Di sisi lain, insan kamil dipandang sebagai orang yang mendapat pengetahuan esoterik yang dikenal dengan pengetahuan rahasia, ilmu ladunni atau pengetahuan ghaib. Jika seseorang telah dapat mengosongkan aqal dan qalbunya dari egoisme, keakuan, keangkuhan, dengan keikhlasan total dan kemudian berusaha keras, dengan menyiapkan diri menjadi murid memohon Allah mengajarkan kepadanya kebenaran, dan dengan aktif ia mengikuti aql dan qalbnya merangkaikan berbagai realitas yang hadir dalam berbagai dimensinya, maka Tuhan hadir membukakan pintu kebenaran dan ia masuk ke dalamnya, memasuki kebenaran itu, dan ketika ia keluar, maka *ia menjadi dan menyatu dengan kebenaran yang telah dimasukinya*. Pengetahuan esoterik adalah karunia dari Tuhan, setelah seseorang menempuh penyucian diri.
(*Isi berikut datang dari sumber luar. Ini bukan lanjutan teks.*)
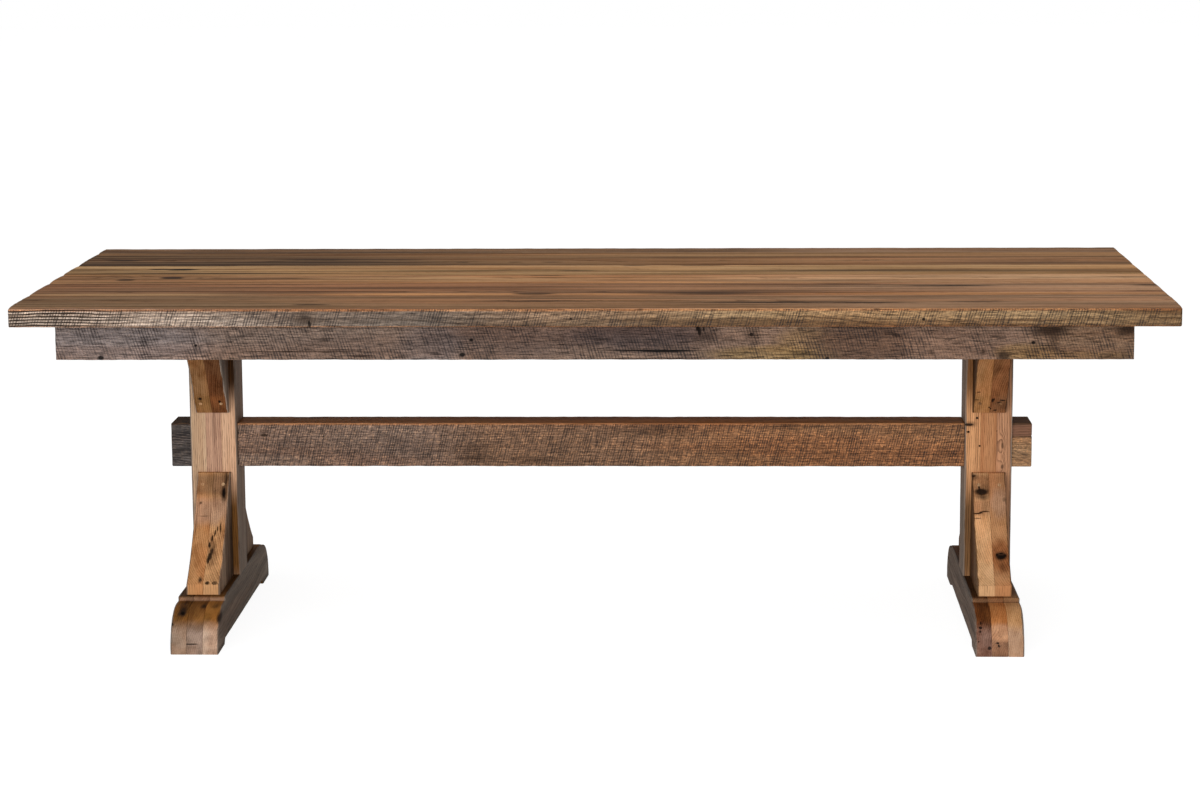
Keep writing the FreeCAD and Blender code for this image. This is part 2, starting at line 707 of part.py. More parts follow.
def make_beam():
    """The beam, shouldered against both posts, with a tenon and a bolt hole at each end."""
    body = new_body("stretcher_beam")
    section = new_sketch(body, "YZ_Plane")
    draw_box(section, "-beam_thickness / 2", "beam_rise", "beam_thickness / 2", "beam_rise + beam_height")
    pad(body, section, BEAM_SHOULDERS, "Both")
    ease(body, "arris", "Chamfer", lambda edge: spans(edge, "X") > 1)
    tenon = new_sketch(body, "YZ_Plane")
    draw_box(tenon, "-beam_tenon_width / 2", f"{BEAM_MIDDLE} - beam_tenon_height / 2",
             "beam_tenon_width / 2", f"{BEAM_MIDDLE} + beam_tenon_height / 2")
    pad(body, tenon, f"{BEAM_SHOULDERS} + 2 * (2 * ply_thickness - fit_clearance)", "Both")
    for side in (-1, 1):
        bore(body, "bolt_diameter", "bolt_length", bolt_end(side), "0", BOLT_HEIGHT, Vector(0, side, 0), "90")
    return body


def bolt_end(side):
    """Where the inner end of a bolt lies along X."""
    return f"{side} * ({TRESTLE_X} + {TRESTLE_WIDTH} / 2 + washer_thickness - bolt_length)"


def make_bolts():
    """A hexagon lag bolt through each outer ply into the beam's tenon, with its washer."""
    bolts = []
    washers = []
    for side in (-1, 1):
        turn = Vector(0, side, 0)
        face = f"{side} * ({TRESTLE_X} + {TRESTLE_WIDTH} / 2)"
        shank = new_cylinder("bolt_diameter", "bolt_length", bolt_end(side), "0", BOLT_HEIGHT, turn, "90")
        head = new_hexagon("bolt_head_across", "bolt_head_height", f"{face} + {side} * washer_thickness", "0",
                           BOLT_HEIGHT, turn, "90")
        bolts.append(join("Fuse", head, shank))
        disc = new_cylinder("washer_diameter", "washer_thickness", face, "0", BOLT_HEIGHT, turn, "90")
        hole = new_cylinder("bolt_diameter", "washer_thickness", face, "0", BOLT_HEIGHT, turn, "90")
        washers.append(join("Cut", disc, hole))
    return [new_group("stretcher_bolts", bolts), new_group("stretcher_washers", washers)]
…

Insan kamil juga dipandang sebagai wali tertinggi, atau disebut juga qutb. Dalam struktur hierarki spiritual sufi, qutb adalah pemegang pimpinan tertinggi dari para wali. Ia hanya satu orang dalam setiap zaman. Dari kajian di atas dapat difahami bahawa insan kamil adalah wadah tajalli Tuhan yang berkedudukan sebagai khalifah dan sebagai wali tertinggi (qutb). Sebagai wadah tajalli Tuhan ia merupakan sebab tercipta dan lestarinya alam, dalam kedudukannya sebagai khalifah ia adalah wakil Tuhan di muka bumi untuk memanifestasikan kemakmuran, keadilan, dan kedamaian, dan dalam kedudukannya sebagai qutb, ia adalah sumber pengetahuan esoterik yang tidak pernah kering.


KESIMPULAN
 
Insan kamil berasal dari bahasa Arab, yaitu dari dua kata Insan dan Kamil. Secara harfiah, Insan berarti manusia, dan kamil berarti yang sempurna. Dengan demikian, insan kamil berarti manusia yang sempurna. Menurut Ibnu ‘Arabi, insan kamil merupakan wadah tajalli Tuhan yang paling sempurna, sementara disisi lain, ia merupakan miniatur dari segenap jagad-raya, karana pada dirinya terlihat segenap realitas individual dari alam semesta, baik alam fisika maupun metafisika. Insan kamil adalah *wadah tajalli Tuhan yang berkedudukan sebagai khalifah dan sebagai wali tertinggi * (qutb). Itulah *JASAD dan NYAWA*.